Undead Jazz Festival: Day 3, June 25, 2011
The secret to Wilson's success was his innovation within accessibility. Everything he did, be it an affected, ride-heavy swing rhythm or a lyrical 6/8 rumble, simply felt good. He announced after the first piece that he was paying musical tribute to musicians like Mel Lewis and even Michael Jackson (during which his wry humor came through as he sang and whistled the melody to "I'll Be There"). Some of his material during the second half came from familiar sources, such as Thelonious Monk's "We See." In an impressive display of musicianship, Wilson dedicated a solo performance of "Body and Soul" to his wife Felicia, in which every note of the melody was audible. It's a testament to how organized a drummer is in his execution when you can even hear an ending tag without the aid of any harmonic or melodic instruments.
Dean Bowman solo Modern jazz and creative music does a good job in absorbing other genres of music, like punk, klezmer, reggae and Balkan music. With vocalist Dean Bowman, creative jazz just got its latest addition: gospel. Bowman's conception is not the Tye Tribett brand of bombastic worship music, but rather the type of music conceived at the mouths of rivers and in the stalks of cornfields. In his performance, Bowman spoke fondly and knowledgeably about gospel music and Negro spirituals, knowing full well that those forms still need to be brought out of church and into festivals like these.
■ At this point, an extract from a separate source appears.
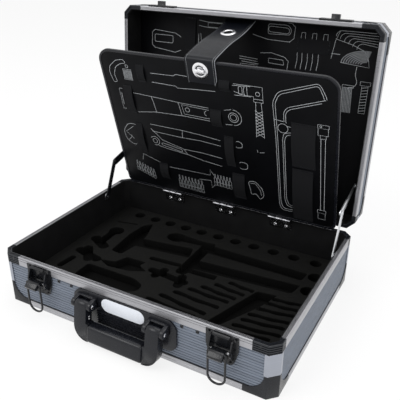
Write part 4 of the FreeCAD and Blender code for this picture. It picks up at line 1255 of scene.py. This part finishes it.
def strapThreads(route):
    size = strapSizes
    threads = bmesh.new()
    for index in range(2, len(route) - 1):
        here, after = route[index], route[index + 1]
        count = max(int((after - here).length / (3.4 * mm)), 1)
        tangent = (after - here).normalized()
        normal = Vector((0, -tangent.z, tangent.y))
        for step in range(count):
            spot = here + (after - here) * ((step + 0.3) / count)
            for side in (-1, 1):
                x = (size["x"] + side * (size["half"] - size["stitch"])) * mm
                for turn in (-1, 1):
                    foot = Vector((x, spot.y, spot.z)) + normal * turn * (size["wall"] / 2) * mm
                    wide = Vector((0.28 * mm, 0, 0))
                    run = tangent * 2 * mm
                    corners = [foot - wide, foot + wide, foot + wide + run, foot - wide + run]
                    extruded(threads, corners, normal * turn * 0.18 * mm)
    return threads


def strap():
    size = strapSizes
    route = strapRoute()
    length = sum((after - here).length for here, after in zip(route, route[1:]))
    made = piece("strap_band", strapBand(route, -size["half"], size["half"], size["wall"], 10), "strap_skin",
                 "tool_board", ("strap",), angle=60)
    stitching = piece("strap_stitching", strapThreads(route), "inkFill", "tool_board")
    # a pale strip along the strap's right edge only: a painted highlight
    highlightMesh = bmesh.new()
    joinMesh(highlightMesh, strapBand(route, size["half"] - 0.6, size["half"] + 0.1, 2.1, 1))
    trim = piece("strap_edge_highlight", highlightMesh, "edgeHighlight", "tool_board")
    axis = boardStand.to_3x3() @ Vector((0, 1, 0))
    anchor = boardStand @ (Vector((0, -6, 280)) * mm)
    for thing in (made, stitching, trim):
        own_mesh(thing)
    print("strap", round(length / mm), "mm long")
    return route, axis, anchor


def strapFittings():
    size = strapSizes
    route, axis, anchor = strap()
    target = Vector((0, size["eyelet"][1], size["eyelet"][2])) * mm
    nearest = min(range(len(route)), key=lambda index: (route[index] - target).length)
    normal = routeNormal(route, nearest)
    if normal.z < 0:
        normal = -normal
    middle = Vector((size["x"] * mm, route[nearest].y, route[nearest].z)) + normal * size["wall"] / 2 * mm
    ring = bmesh.new()
    bore = size["bore"]
    rim = size["ring"]
    spun(ring, [(bore, -0.1), (bore, 0.5), (bore + 0.9, 1.1), (rim - 3.4, 1.2), (rim - 1, 0.9), (rim, 0.2),
                (rim, -0.1), (bore, -0.1)], middle, normal, 32)
    # a dark disc filling the eyelet's bore: painted shade standing in for the hole
    hole = bmesh.new()
    spun(hole, [(0.0001, 0.12), (bore, 0.12), (bore, -0.1), (0.0001, -0.1)], middle, normal, 32)
    for name, mesh, finish, names in (("strap_eyelet_ring", ring, "chrome", ("strap_eyelet",)),
                                      ("strap_eyelet_hole_shade", hole, "lining", ())):
        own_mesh(piece(name, mesh, finish, "tool_board", names))
    out = boardStand.to_3x3() @ Vector((0, -1, 0))
    centre = boardStand @ (Vector((size["x"], -7.5, 264.8)) * mm)
    rim = size["washer"]
    washer = bmesh.new()
    spun(washer, [(0.0001, 0.3), (rim - 5.6, 0.3), (rim - 5, 0.9), (rim - 3.6, 1), (rim - 1.2, 0.9),
                  (rim - 0.1, 0.3), (rim - 0.1, 0), (0.0001, 0)], centre, out, 40)
    piece("turn_stud_washer", washer, "chrome", "tool_board", ("turn_stud_base",))
    # a dark ring on the washer at the foot of its raised rim: painted shade in the recess round the knob
    recessShade = bmesh.new()
    spun(recessShade, [(rim - 7, 0.2), (rim - 7, 0.55), (rim - 5.5, 0.55), (rim - 5.5, 0.2), (rim - 7, 0.2)],
         centre, out, 40)
    piece("turn_stud_recess_shade", recessShade, "dark_metal", "tool_board")
    softened("turn_stud", "chrome", 0.6, 3)
    softened("strap_anchor", "dark_metal", 0.3)


strapFittings()
print("strap ready")


# Floor, light and camera

def seenRays(tree):
    # 1 for what the camera sees straight, in metal or through glass
    path = tree.nodes.new("ShaderNodeLightPath")
    found = path.outputs["Is Camera Ray"]
    for name in ("Is Glossy Ray", "Is Transmission Ray"):
        larger = tree.nodes.new("ShaderNodeMath")
        larger.operation = "MAXIMUM"
        tree.links.new(found, larger.inputs[0])
        tree.links.new(path.outputs[name], larger.inputs[1])
        found = larger.outputs[0]
    return found


def stage():
    # the floor is seen lifted towards white, and its shadow stays
    size = dict(floor=6.0, color=(0.95, 0.95, 0.95), lift=0.8, around=0.7)
    floor = bmesh.new()
    bmesh.ops.create_grid(floor, x_segments=1, y_segments=1, size=size["floor"])
    data = bpy.data.meshes.new("floor")
    floor.to_mesh(data)
    floor.free()
    ground = linked("floor", data)
    ground.location.z = -0.0004
    material = bpy.data.materials.new("pale floor")
    material.use_nodes = True
    tree = material.node_tree
    shader = tree.nodes["Principled BSDF"]
    shader.inputs["Base Color"].default_value = (*size["color"], 1)
    shader.inputs["Roughness"].default_value = 0.9
    glow = tree.nodes.new("ShaderNodeEmission")
    share = tree.nodes.new("ShaderNodeMath")
    share.operation = "MULTIPLY"
    share.inputs[1].default_value = size["lift"]
    blend = tree.nodes.new("ShaderNodeMixShader")
    tree.links.new(seenRays(tree), share.inputs[0])
    tree.links.new(share.outputs[0], blend.inputs["Fac"])
    tree.links.new(shader.outputs[0], blend.inputs[1])
    tree.links.new(glow.outputs[0], blend.inputs[2])
    tree.links.new(blend.outputs[0], tree.nodes["Material Output"].inputs["Surface"])
    data.materials.append(material)
    world = bpy.data.worlds.new("studio")
    bpy.context.scene.world = world
    world.use_nodes = True
    nodesOf = world.node_tree.nodes
    linksOf = world.node_tree.links
    background = nodesOf["Background"]
    background.inputs["Color"].default_value = (1, 1, 1, 1)
    background.inputs["Strength"].default_value = size["around"]
    bright = nodesOf.new("ShaderNodeBackground")
    bright.inputs["Color"].default_value = (1, 1, 1, 1)
    bright.inputs["Strength"].default_value = 1.0
    mix = nodesOf.new("ShaderNodeMixShader")
    linksOf.new(seenRays(world.node_tree), mix.inputs["Fac"])
    linksOf.new(background.outputs["Background"], mix.inputs[1])
    linksOf.new(bright.outputs["Background"], mix.inputs[2])
    linksOf.new(mix.outputs["Shader"], nodesOf["World Output"].inputs["Surface"])


def lamp(name, place, target, size, power):
    data = bpy.data.lights.new(name, "AREA")
    data.shape = "RECTANGLE"
    data.size, data.size_y = size
    data.energy = power
    made = linked(name, data)
    made.location = place
    made.rotation_euler = (Vector(target) - Vector(place)).to_track_quat("-Z", "Y").to_euler()


def camera():
    # the photograph's view, fitted to the case's outlines
    view = dict(azimuth=28.959, elevation=26.247, roll=0.203, lens=50.24, sensor=36,
                place=(0.3972, -0.66081, 0.5409))
    azimuth, elevation, roll = (radians(view[key]) for key in ("azimuth", "elevation", "roll"))
    forward = Vector((-sin(azimuth) * cos(elevation), cos(azimuth) * cos(elevation), -sin(elevation)))
    right = Vector((cos(azimuth), sin(azimuth), 0))
    up = right.cross(forward)
    rightTurned = right * cos(roll) + up * sin(roll)
    upTurned = up * cos(roll) - right * sin(roll)
    data = bpy.data.cameras.new("view")
    data.lens = view["lens"]
    data.sensor_width = view["sensor"]
    data.sensor_fit = "HORIZONTAL"
    made = linked("view", data)
    turn = Matrix((rightTurned, upTurned, -forward)).transposed()
    made.matrix_world = Matrix.Translation(view["place"]) @ turn.to_4x4()
    bpy.context.scene.camera = made


stage()
lamp("key", (-1.2, -1.5, 2.2), (0, 0.05, 0.1), (1.6, 1.6), 28)
lamp("fill", (1.9, -1.2, 1.4), (0, 0.05, 0.1), (1.4, 1.4), 12)
lamp("top", (0.1, 0.5, 2.4), (0, 0.1, 0), (1.8, 1.2), 14)
camera()
bpy.context.scene.view_settings.view_transform = "Standard"
print("scene ready")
Bowman's voice was extraordinarily rich; even without the aid of acoustic echoes, his voice would have been reverberating with a full dramatic tone. The singer introduced his music as "avant-garde gospel" but the avant-garde elements were mostly textural: occasionally he choked his timbre into an expressive nasal tone, and frequently used an almost yodeled effect in his upper register, rapidly toggling between falsetto and chest voice. Another noteworthy extended approach was a multiphonic technique where he hummed one note and whistled another.
Bowman's avant-garde sensibilities were below the surface most of the time, though. Many of these songs could only reach the ears of old church members and gospel historians, so his singing old gospel pieces like the Reverend Gary Davis' "I Heard the Angels Singing" to a curious audience was an avant-garde act in and of itself. In church music fashion, he encouraged the audience in clapping and singing along with choruses like "John the Revelator." The unaccompanied solo pieces required him to supply his own bass lines and voice part accompaniment, which gave the effect of a one-man gospel choir. Dean Bowman's involvement in Search and Restore's produced music scene promises to be one of the most intriguing collaborations in the improvised music world.
Jeremy Udden's Plainville
Toward the wee hours of the morning, the streets were quiet, the audience was dwindling and this was the most appropriate group to close the night set up on stage at Homage Skatepark. Saxophonist Jeremy Udden's group Plainville allowed the weary audience to mentally leave New York for a brief moment. Made up of keyboardist Leo Genovese, drummer RJ Miller, bassist Eivind Opsvik and guitarist Ryan Scott, this music is part of the aesthetic practiced by musicians like Bill Frisell and Pat Metheny: a painting of small-town life and optimism, mixed with Southern gothic maturity, folk song simplicity, and garage rock pathos.
Plainville's writing took rock and folk die casting, and colored it with an advanced harmonic and rhythmic sense. The composition "Red Coat" walked around different key centers that had a playfulness as well as a gentleness. "Hammer" was a strummed folk tune with a pulse from Opsvik and Miller that thumped like a heartbeat and "Thomas" featured the steely twang of Scott's resonator guitar under Udden's alto. Compositions like "Sad Eyes" turned up the heat a bit, with Scott churning out melodic riffs with the same knowledge of the medium as jazz musicians have about theirs.
Udden's sound was a steampunk arrangement of ideas, as if Lee Konitz were reimagined as a folk hero, with lines that flowed in effortless threads. When the music picked up intensity and thrust itself into garage rock wails, Udden and the band stayed composed, too at peace to get ahead of themselves. Even Genovese's ear-bending outside harmonies seemed within the calm of the storm. Udden, face obscured by the shadows of the skatepark, looked at the audience and said, "It's 2:00 am and we're still here." The statement ended up not being just a thank you, but rather pointing out the dedication and resilience of the festival and its participants.